Haha so you are never gonna want to meet my mom now...she just found your thong in her front seat
the guy at the pet shop just had an eye seizure while looking at my chest
I was cleaning up my drunken mess and I found my ID in a cereal box
Tell us when you see the semi truck on fire.
you broke a plate. told her her wedding china was ugly and you were doing her a favor. then proceeded to break every plate you could get your hands on.
I've decided that my night was probably over when I started eating the penne vodka with my hands.
We had car sex in the parking lot of the dispensery while he blasted Tony Bennett. It was so fucking romantic.
I finally got out of bed at 8:30pm and my little brother informed me that I had cereal stuck to my back. I'm going to smoke a cigarette and go back to sleep.

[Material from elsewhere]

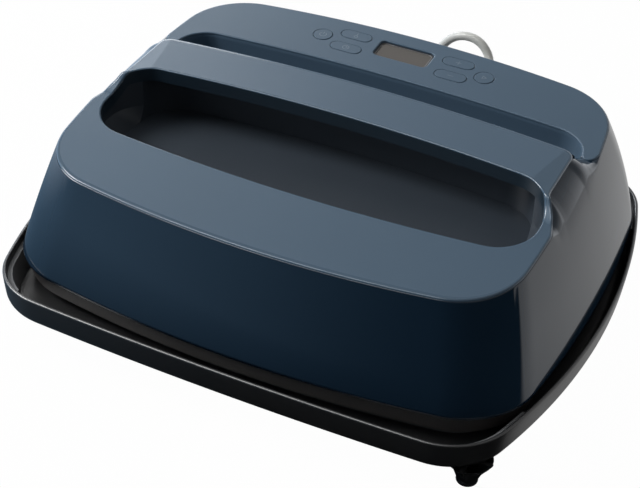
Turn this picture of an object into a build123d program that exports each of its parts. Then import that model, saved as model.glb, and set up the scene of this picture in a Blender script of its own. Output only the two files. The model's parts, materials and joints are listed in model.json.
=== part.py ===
from build123d import *
import math
import os

# Handheld heat press standing in its safety base.
# Millimetres, +Z up, the floor is z = 0, the operator stands at -Y.

# Heat plate
PLATE_LENGTH = 304.8
PLATE_WIDTH = 254.0
PLATE_THICKNESS = 8.0
PLATE_CORNER = 32.0
PLATE_SIDE_RADIUS = 652.0
PLATE_END_RADIUS = 706.0

# Safety base
LEG_HEIGHT = 17.0
FOOT_TIP_HEIGHT = 4.0
FOOT_TIP_RADIUS = 6.2
LEG_ROOT_RADIUS = 10.5
LEG_INSET = 34.5
LEG_SETBACK = 17.0
TRAY_DEPTH = 20.0
TRAY_WALL = 2.6
TRAY_FLOOR = 2.5
TRAY_TAPER = 1.5
TRAY_EDGE_RADIUS = 7.0
TRAY_SIDE_GAP = 8.6
TRAY_FRONT_GAP = 11.9
TRAY_BACK_GAP = 6.4
TRAY_SIDE_RADIUS = 416.0
TRAY_END_RADIUS = 2560.0
TRAY_CORNER = 42.0
MAT_THICKNESS = 5.3
MAT_MARGIN = 4.0
GUIDE_TOP_GAP = 4.0
GUIDE_ROOT = 6.0
GUIDE_TIP = 3.0
GUIDE_REACH_X = 32.0
GUIDE_REACH_Y = 43.4

# Housing outline at its lower edge, around the plate
SIDE_MARGIN = 17.6
FRONT_MARGIN = 14.4
BACK_MARGIN = 19.9
HOUSING_LIFT = 13.8
HOUSING_SIDE_RADIUS = 670.0
HOUSING_END_RADIUS = 722.0
HOUSING_CORNER = 49.7
HOUSING_WALL = 2.8

# How far the wall leans in with height h: lean * h + bulge * h * h
SIDE_LEAN = 0.245
SIDE_BULGE = 0.00085
FRONT_LEAN = 0.34
FRONT_BULGE = 0.00015
BACK_LEAN = 0.163
BACK_BULGE = 0.00287
CORNER_LEAN = 0.088
DOME_HEIGHT = 92.0

# Top surfaces, as heights above the housing's lower edge
FRONT_BAND_HEIGHT = 63.6
FRONT_BAND_SLOPE = 0.11
PANEL_HEIGHT = 75.6
PANEL_SLOPE = 0.08
PANEL_BACK_MARGIN = 56.9
GRIP_HEIGHT = 83.0
COVER_THICKNESS = 2.0
COVER_EDGE = 0.8
COVER_LIP = 1.2

# Grip bar, bowed in plan about a centre in front of the press
GRIP_BOW = 1000.0
GRIP_FRONT = -1.3
GRIP_REAR = 37.3
FRONT_RISE_SETBACK = 3.2
FRONT_FOOT_RADIUS = 22.0
FRONT_CREST_RADIUS = 8.0
FRONT_RISE_ANGLE = 57.0
REAR_OVERRUN = 4.0
REAR_ROUND = 4.0
SHOULDER_RADIUS = 25.1
SHOULDER_MARGIN = 44.0
SHOULDER_DROP = 22.8
CREASE_MARGIN = 44.6
CREASE_SKEW = 0.2
CREASE_SLOPE = 7.0
HORN_START = 6.5

# Finger well in front of the grip
WELL_SIDE_MARGIN = 31.3
WELL_FRONT_MARGIN = 73.7
WELL_FLOOR_HEIGHT = 46.2
WELL_CORNER = 25.4
WELL_FRONT_RADIUS = 1170.0
WELL_SCOOP = 10.0
WELL_SCOOP_HEIGHT = 10.0
WELL_WALL = 2.0
REACH_DEPTH = 17.5
REACH_MARGIN = 10.7
REACH_FRONT_GAP = 5.0
WELL_SIDE_RADIUS = 900.0
COLLAR_DEPTH = 9.0

# Thumb groove behind the grip
GROOVE_SIDE_MARGIN = 33.5
GROOVE_BACK_MARGIN = 78.3
GROOVE_FRONT_HIDDEN = 30.6
GROOVE_CORNER = 22.0
GROOVE_REAR_RADIUS = 1400.0
GROOVE_FLOOR_HEIGHT = 58.0
LINER_GAP = 0.1

# Heat guard under the housing
GUARD_REVEAL = 0.8
GUARD_TAPER = 4.0
GUARD_WALL = 2.5
GUARD_CLEARANCE = 1.0
FLANGE_THICKNESS = 2.5
LEDGE_THICKNESS = 1.5

# Fixing of the heat guard to the housing and of the heat shield to the guard
BOSS_INSET = 9.0
BOSS_SPREAD_Y = 0.295
BOSS_SPREAD_X = 0.279
EAR_RADIUS = 4.2
EAR_INSET = 9.5
EAR_SPREAD_Y = 0.15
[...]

I like how our relationship transcends the borders of inappropriateness and encompasses all the colors of the inappropriate rainbow.
Give me a second. I'm doing my best but I'm drunk so for some reason fitting both my boobs in the pic is just incredibly difficult. They aren't THAT big. I'm just being retarded.
we're drinking bellinis i mean god's titty nectar
Totally just railed SuperGirl for my birthday. Best Girlfriend EVER!
I miss the days where our biggest worries were who was gonna win battle shits.
The only thing I remember is the 300 pound man breaking ur railing from sliding down it at 3 am. Must of been a good night.
Note to self: I can rip apart her vagina and she'll still cuddle with me, but if I steal her Chapstick she'll murder me !?